EXERCISE OBJECTIVE: Print all of the data exactly.
— start of RECORDS TO USE —
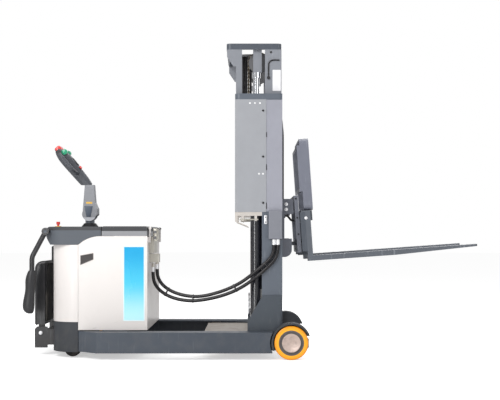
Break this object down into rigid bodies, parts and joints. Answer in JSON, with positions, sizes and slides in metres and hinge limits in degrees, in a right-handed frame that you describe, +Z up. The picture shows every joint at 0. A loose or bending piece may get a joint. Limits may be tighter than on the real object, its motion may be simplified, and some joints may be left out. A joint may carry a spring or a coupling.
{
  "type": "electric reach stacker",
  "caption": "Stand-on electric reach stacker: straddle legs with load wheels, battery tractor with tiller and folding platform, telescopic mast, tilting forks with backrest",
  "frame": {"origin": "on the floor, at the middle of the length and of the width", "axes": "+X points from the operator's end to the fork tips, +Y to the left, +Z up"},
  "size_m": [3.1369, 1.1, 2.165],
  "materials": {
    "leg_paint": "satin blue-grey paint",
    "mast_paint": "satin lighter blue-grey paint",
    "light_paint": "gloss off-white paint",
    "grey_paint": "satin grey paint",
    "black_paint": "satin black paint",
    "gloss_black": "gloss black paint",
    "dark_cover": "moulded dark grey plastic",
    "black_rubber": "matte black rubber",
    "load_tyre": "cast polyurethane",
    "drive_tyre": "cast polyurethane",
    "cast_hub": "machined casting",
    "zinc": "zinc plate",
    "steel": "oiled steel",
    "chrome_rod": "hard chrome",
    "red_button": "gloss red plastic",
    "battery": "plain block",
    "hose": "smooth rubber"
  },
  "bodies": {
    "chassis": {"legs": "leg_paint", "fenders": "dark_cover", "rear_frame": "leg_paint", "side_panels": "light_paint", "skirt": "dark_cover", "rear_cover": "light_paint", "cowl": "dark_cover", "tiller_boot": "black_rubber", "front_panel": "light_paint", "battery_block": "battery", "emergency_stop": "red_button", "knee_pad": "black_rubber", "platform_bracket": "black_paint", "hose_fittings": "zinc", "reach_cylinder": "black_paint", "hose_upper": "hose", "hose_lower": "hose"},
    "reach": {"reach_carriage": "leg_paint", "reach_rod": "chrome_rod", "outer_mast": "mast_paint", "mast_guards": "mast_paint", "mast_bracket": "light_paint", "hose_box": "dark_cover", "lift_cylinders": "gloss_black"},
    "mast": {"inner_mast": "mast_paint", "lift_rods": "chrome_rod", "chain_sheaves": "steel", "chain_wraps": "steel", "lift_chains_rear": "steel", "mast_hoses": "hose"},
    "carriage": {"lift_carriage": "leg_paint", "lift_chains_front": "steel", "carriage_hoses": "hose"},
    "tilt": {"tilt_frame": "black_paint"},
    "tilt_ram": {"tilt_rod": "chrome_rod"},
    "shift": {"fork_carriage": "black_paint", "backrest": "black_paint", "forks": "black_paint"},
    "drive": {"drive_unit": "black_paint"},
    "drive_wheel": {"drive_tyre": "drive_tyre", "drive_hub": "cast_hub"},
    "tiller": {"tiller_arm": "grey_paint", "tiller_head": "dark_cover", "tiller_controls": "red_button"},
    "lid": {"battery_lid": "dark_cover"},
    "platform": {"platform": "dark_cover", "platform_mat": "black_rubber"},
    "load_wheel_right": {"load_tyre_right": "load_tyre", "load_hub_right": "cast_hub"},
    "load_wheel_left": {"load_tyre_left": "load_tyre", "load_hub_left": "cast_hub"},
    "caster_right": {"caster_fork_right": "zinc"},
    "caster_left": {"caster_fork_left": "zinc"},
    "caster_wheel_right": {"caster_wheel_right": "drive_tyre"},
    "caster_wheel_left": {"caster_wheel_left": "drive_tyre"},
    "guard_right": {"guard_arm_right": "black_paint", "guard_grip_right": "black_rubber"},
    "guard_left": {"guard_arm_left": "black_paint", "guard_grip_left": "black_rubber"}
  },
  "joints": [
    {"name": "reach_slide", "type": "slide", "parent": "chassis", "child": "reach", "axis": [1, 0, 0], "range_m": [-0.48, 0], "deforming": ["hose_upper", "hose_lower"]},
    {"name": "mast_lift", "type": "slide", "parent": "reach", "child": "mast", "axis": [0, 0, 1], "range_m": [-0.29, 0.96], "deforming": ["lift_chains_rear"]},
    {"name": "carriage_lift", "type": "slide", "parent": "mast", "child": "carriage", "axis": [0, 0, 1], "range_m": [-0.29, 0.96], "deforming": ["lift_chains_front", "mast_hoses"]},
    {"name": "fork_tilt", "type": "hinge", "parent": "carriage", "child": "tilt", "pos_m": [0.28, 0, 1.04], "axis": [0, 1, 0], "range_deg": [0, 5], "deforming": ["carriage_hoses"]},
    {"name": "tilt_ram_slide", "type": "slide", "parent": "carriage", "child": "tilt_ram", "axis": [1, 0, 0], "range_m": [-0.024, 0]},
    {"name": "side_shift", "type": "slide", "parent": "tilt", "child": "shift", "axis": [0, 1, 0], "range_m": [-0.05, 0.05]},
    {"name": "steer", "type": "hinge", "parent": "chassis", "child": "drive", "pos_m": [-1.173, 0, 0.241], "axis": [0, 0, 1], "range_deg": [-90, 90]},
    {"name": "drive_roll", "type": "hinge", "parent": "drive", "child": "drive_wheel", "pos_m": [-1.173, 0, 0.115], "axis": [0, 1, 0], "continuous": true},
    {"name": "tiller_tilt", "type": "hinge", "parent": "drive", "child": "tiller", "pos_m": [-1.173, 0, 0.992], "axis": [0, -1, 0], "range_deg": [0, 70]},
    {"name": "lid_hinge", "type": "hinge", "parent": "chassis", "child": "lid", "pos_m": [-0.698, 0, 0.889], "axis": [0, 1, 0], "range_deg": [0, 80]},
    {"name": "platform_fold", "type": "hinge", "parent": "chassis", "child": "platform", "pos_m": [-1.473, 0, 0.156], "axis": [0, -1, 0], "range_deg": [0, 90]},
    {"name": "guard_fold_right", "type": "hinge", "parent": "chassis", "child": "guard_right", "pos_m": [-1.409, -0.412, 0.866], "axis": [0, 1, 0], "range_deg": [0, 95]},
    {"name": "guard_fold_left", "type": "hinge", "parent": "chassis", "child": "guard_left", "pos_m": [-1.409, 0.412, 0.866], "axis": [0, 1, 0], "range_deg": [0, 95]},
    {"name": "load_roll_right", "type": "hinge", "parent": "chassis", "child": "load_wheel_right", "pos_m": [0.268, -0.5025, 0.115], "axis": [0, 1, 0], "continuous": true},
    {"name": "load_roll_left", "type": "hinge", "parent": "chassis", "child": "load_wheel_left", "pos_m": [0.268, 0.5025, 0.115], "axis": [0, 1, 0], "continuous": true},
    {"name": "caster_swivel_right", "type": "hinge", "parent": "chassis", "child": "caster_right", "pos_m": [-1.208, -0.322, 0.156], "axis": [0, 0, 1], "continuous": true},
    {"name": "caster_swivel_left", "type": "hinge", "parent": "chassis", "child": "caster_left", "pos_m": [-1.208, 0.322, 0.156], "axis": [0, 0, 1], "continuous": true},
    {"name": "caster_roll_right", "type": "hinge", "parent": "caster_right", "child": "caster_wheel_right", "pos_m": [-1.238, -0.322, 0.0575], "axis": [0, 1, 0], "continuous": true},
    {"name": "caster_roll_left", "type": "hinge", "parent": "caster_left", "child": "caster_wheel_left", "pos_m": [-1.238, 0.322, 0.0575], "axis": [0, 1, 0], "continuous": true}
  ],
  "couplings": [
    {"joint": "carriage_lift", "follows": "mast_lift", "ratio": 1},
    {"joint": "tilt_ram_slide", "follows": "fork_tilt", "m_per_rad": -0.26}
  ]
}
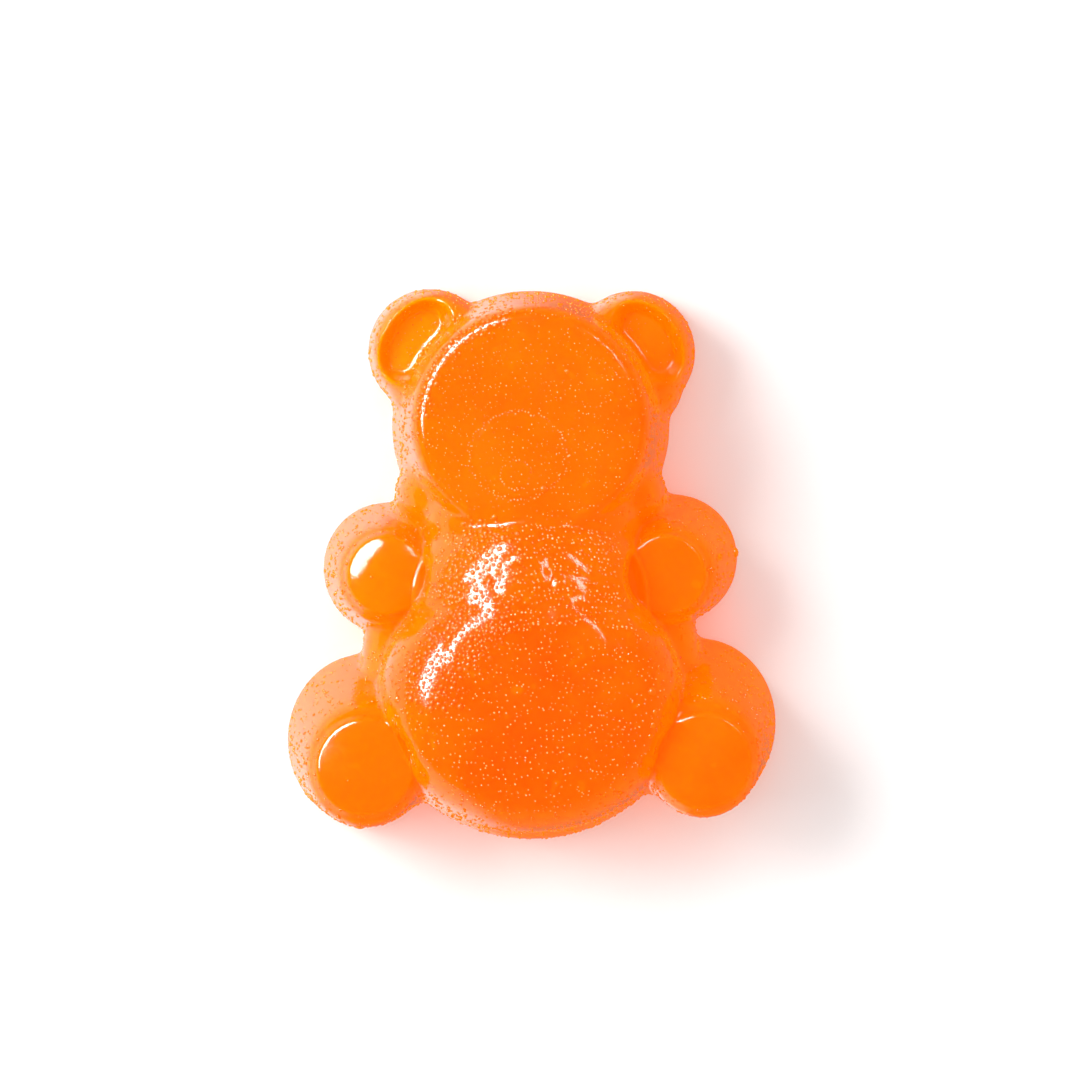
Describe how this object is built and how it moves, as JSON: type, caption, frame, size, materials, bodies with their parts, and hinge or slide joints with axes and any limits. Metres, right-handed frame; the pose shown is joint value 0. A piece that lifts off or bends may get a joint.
— end of RECORDS TO USE —
EXERCISE SOLUTION:
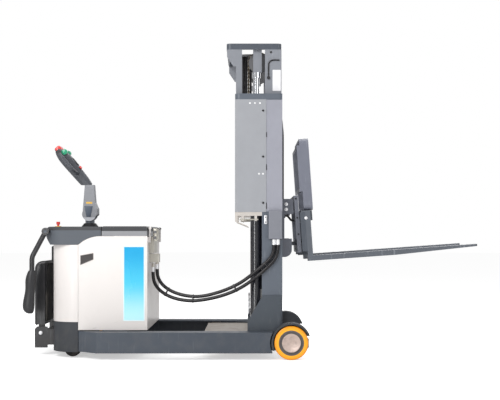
Break this object down into rigid bodies, parts and joints. Answer in JSON, with positions, sizes and slides in metres and hinge limits in degrees, in a right-handed frame that you describe, +Z up. The picture shows every joint at 0. A loose or bending piece may get a joint. Limits may be tighter than on the real object, its motion may be simplified, and some joints may be left out. A joint may carry a spring or a coupling.
{
  "type": "electric reach stacker",
  "caption": "Stand-on electric reach stacker: straddle legs with load wheels, battery tractor with tiller and folding platform, telescopic mast, tilting forks with backrest",
  "frame": {"origin": "on the floor, at the middle of the length and of the width", "axes": "+X points from the operator's end to the fork tips, +Y to the left, +Z up"},
  "size_m": [3.1369, 1.1, 2.165],
  "materials": {
    "leg_paint": "satin blue-grey paint",
    "mast_paint": "satin lighter blue-grey paint",
    "light_paint": "gloss off-white paint",
    "grey_paint": "satin grey paint",
    "black_paint": "satin black paint",
    "gloss_black": "gloss black paint",
    "dark_cover": "moulded dark grey plastic",
    "black_rubber": "matte black rubber",
    "load_tyre": "cast polyurethane",
    "drive_tyre": "cast polyurethane",
    "cast_hub": "machined casting",
    "zinc": "zinc plate",
    "steel": "oiled steel",
    "chrome_rod": "hard chrome",
    "red_button": "gloss red plastic",
    "battery": "plain block",
    "hose": "smooth rubber"
  },
  "bodies": {
    "chassis": {"legs": "leg_paint", "fenders": "dark_cover", "rear_frame": "leg_paint", "side_panels": "light_paint", "skirt": "dark_cover", "rear_cover": "light_paint", "cowl": "dark_cover", "tiller_boot": "black_rubber", "front_panel": "light_paint", "battery_block": "battery", "emergency_stop": "red_button", "knee_pad": "black_rubber", "platform_bracket": "black_paint", "hose_fittings": "zinc", "reach_cylinder": "black_paint", "hose_upper": "hose", "hose_lower": "hose"},
    "reach": {"reach_carriage": "leg_paint", "reach_rod": "chrome_rod", "outer_mast": "mast_paint", "mast_guards": "mast_paint", "mast_bracket": "light_paint", "hose_box": "dark_cover", "lift_cylinders": "gloss_black"},
    "mast": {"inner_mast": "mast_paint", "lift_rods": "chrome_rod", "chain_sheaves": "steel", "chain_wraps": "steel", "lift_chains_rear": "steel", "mast_hoses": "hose"},
    "carriage": {"lift_carriage": "leg_paint", "lift_chains_front": "steel", "carriage_hoses": "hose"},
    "tilt": {"tilt_frame": "black_paint"},
    "tilt_ram": {"tilt_rod": "chrome_rod"},
    "shift": {"fork_carriage": "black_paint", "backrest": "black_paint", "forks": "black_paint"},
    "drive": {"drive_unit": "black_paint"},
    "drive_wheel": {"drive_tyre": "drive_tyre", "drive_hub": "cast_hub"},
    "tiller": {"tiller_arm": "grey_paint", "tiller_head": "dark_cover", "tiller_controls": "red_button"},
    "lid": {"battery_lid": "dark_cover"},
    "platform": {"platform": "dark_cover", "platform_mat": "black_rubber"},
    "load_wheel_right": {"load_tyre_right": "load_tyre", "load_hub_right": "cast_hub"},
    "load_wheel_left": {"load_tyre_left": "load_tyre", "load_hub_left": "cast_hub"},
    "caster_right": {"caster_fork_right": "zinc"},
    "caster_left": {"caster_fork_left": "zinc"},
    "caster_wheel_right": {"caster_wheel_right": "drive_tyre"},
    "caster_wheel_left": {"caster_wheel_left": "drive_tyre"},
    "guard_right": {"guard_arm_right": "black_paint", "guard_grip_right": "black_rubber"},
    "guard_left": {"guard_arm_left": "black_paint", "guard_grip_left": "black_rubber"}
  },
  "joints": [
    {"name": "reach_slide", "type": "slide", "parent": "chassis", "child": "reach", "axis": [1, 0, 0], "range_m": [-0.48, 0], "deforming": ["hose_upper", "hose_lower"]},
    {"name": "mast_lift", "type": "slide", "parent": "reach", "child": "mast", "axis": [0, 0, 1], "range_m": [-0.29, 0.96], "deforming": ["lift_chains_rear"]},
    {"name": "carriage_lift", "type": "slide", "parent": "mast", "child": "carriage", "axis": [0, 0, 1], "range_m": [-0.29, 0.96], "deforming": ["lift_chains_front", "mast_hoses"]},
    {"name": "fork_tilt", "type": "hinge", "parent": "carriage", "child": "tilt", "pos_m": [0.28, 0, 1.04], "axis": [0, 1, 0], "range_deg": [0, 5], "deforming": ["carriage_hoses"]},
    {"name": "tilt_ram_slide", "type": "slide", "parent": "carriage", "child": "tilt_ram", "axis": [1, 0, 0], "range_m": [-0.024, 0]},
    {"name": "side_shift", "type": "slide", "parent": "tilt", "child": "shift", "axis": [0, 1, 0], "range_m": [-0.05, 0.05]},
    {"name": "steer", "type": "hinge", "parent": "chassis", "child": "drive", "pos_m": [-1.173, 0, 0.241], "axis": [0, 0, 1], "range_deg": [-90, 90]},
    {"name": "drive_roll", "type": "hinge", "parent": "drive", "child": "drive_wheel", "pos_m": [-1.173, 0, 0.115], "axis": [0, 1, 0], "continuous": true},
    {"name": "tiller_tilt", "type": "hinge", "parent": "drive", "child": "tiller", "pos_m": [-1.173, 0, 0.992], "axis": [0, -1, 0], "range_deg": [0, 70]},
    {"name": "lid_hinge", "type": "hinge", "parent": "chassis", "child": "lid", "pos_m": [-0.698, 0, 0.889], "axis": [0, 1, 0], "range_deg": [0, 80]},
    {"name": "platform_fold", "type": "hinge", "parent": "chassis", "child": "platform", "pos_m": [-1.473, 0, 0.156], "axis": [0, -1, 0], "range_deg": [0, 90]},
    {"name": "guard_fold_right", "type": "hinge", "parent": "chassis", "child": "guard_right", "pos_m": [-1.409, -0.412, 0.866], "axis": [0, 1, 0], "range_deg": [0, 95]},
    {"name": "guard_fold_left", "type": "hinge", "parent": "chassis", "child": "guard_left", "pos_m": [-1.409, 0.412, 0.866], "axis": [0, 1, 0], "range_deg": [0, 95]},
    {"name": "load_roll_right", "type": "hinge", "parent": "chassis", "child": "load_wheel_right", "pos_m": [0.268, -0.5025, 0.115], "axis": [0, 1, 0], "continuous": true},
    {"name": "load_roll_left", "type": "hinge", "parent": "chassis", "child": "load_wheel_left", "pos_m": [0.268, 0.5025, 0.115], "axis": [0, 1, 0], "continuous": true},
    {"name": "caster_swivel_right", "type": "hinge", "parent": "chassis", "child": "caster_right", "pos_m": [-1.208, -0.322, 0.156], "axis": [0, 0, 1], "continuous": true},
    {"name": "caster_swivel_left", "type": "hinge", "parent": "chassis", "child": "caster_left", "pos_m": [-1.208, 0.322, 0.156], "axis": [0, 0, 1], "continuous": true},
    {"name": "caster_roll_right", "type": "hinge", "parent": "caster_right", "child": "caster_wheel_right", "pos_m": [-1.238, -0.322, 0.0575], "axis": [0, 1, 0], "continuous": true},
    {"name": "caster_roll_left", "type": "hinge", "parent": "caster_left", "child": "caster_wheel_left", "pos_m": [-1.238, 0.322, 0.0575], "axis": [0, 1, 0], "continuous": true}
  ],
  "couplings": [
    {"joint": "carriage_lift", "follows": "mast_lift", "ratio": 1},
    {"joint": "tilt_ram_slide", "follows": "fork_tilt", "m_per_rad": -0.26}
  ]
}
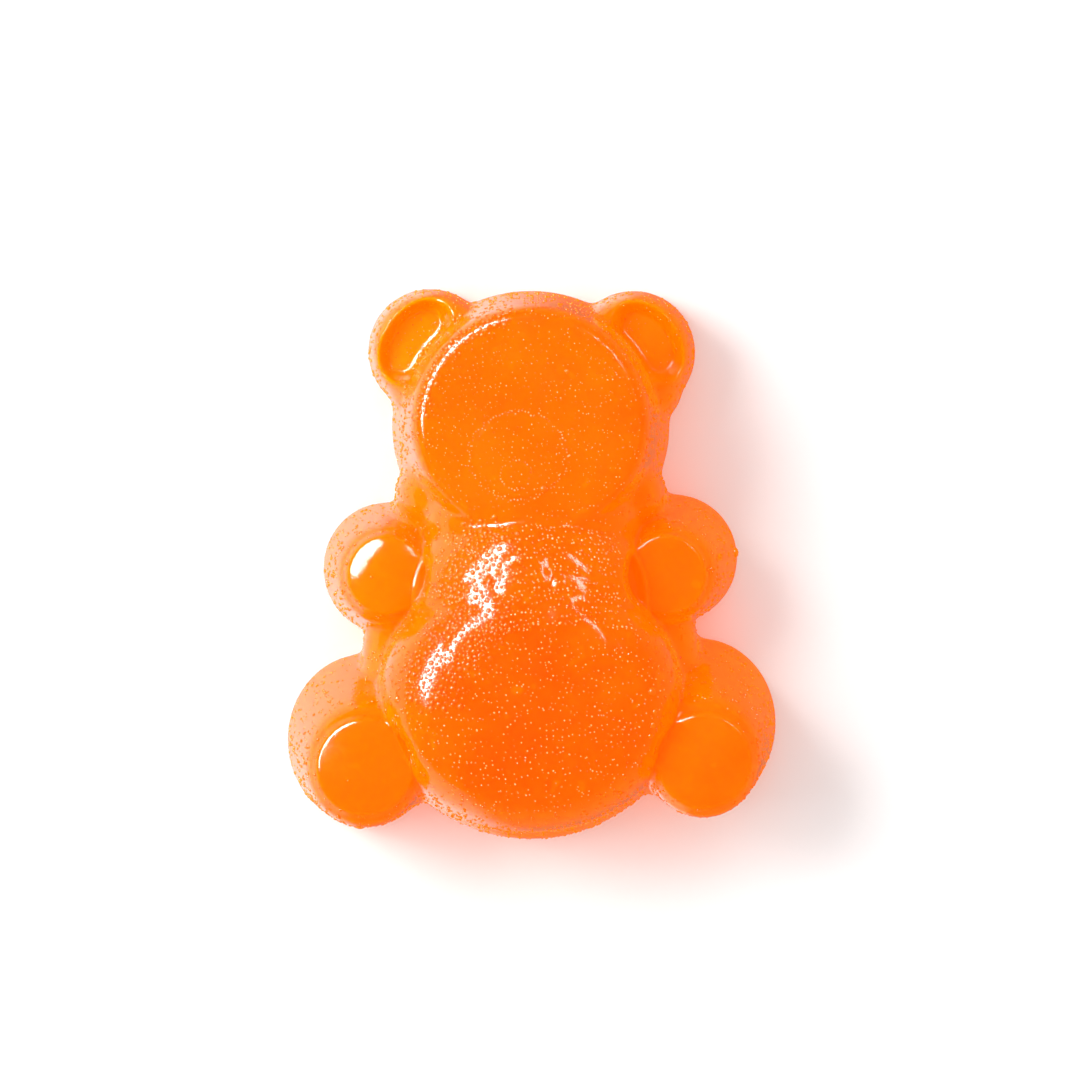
Describe how this object is built and how it moves, as JSON: type, caption, frame, size, materials, bodies with their parts, and hinge or slide joints with axes and any limits. Metres, right-handed frame; the pose shown is joint value 0. A piece that lifts off or bends may get a joint.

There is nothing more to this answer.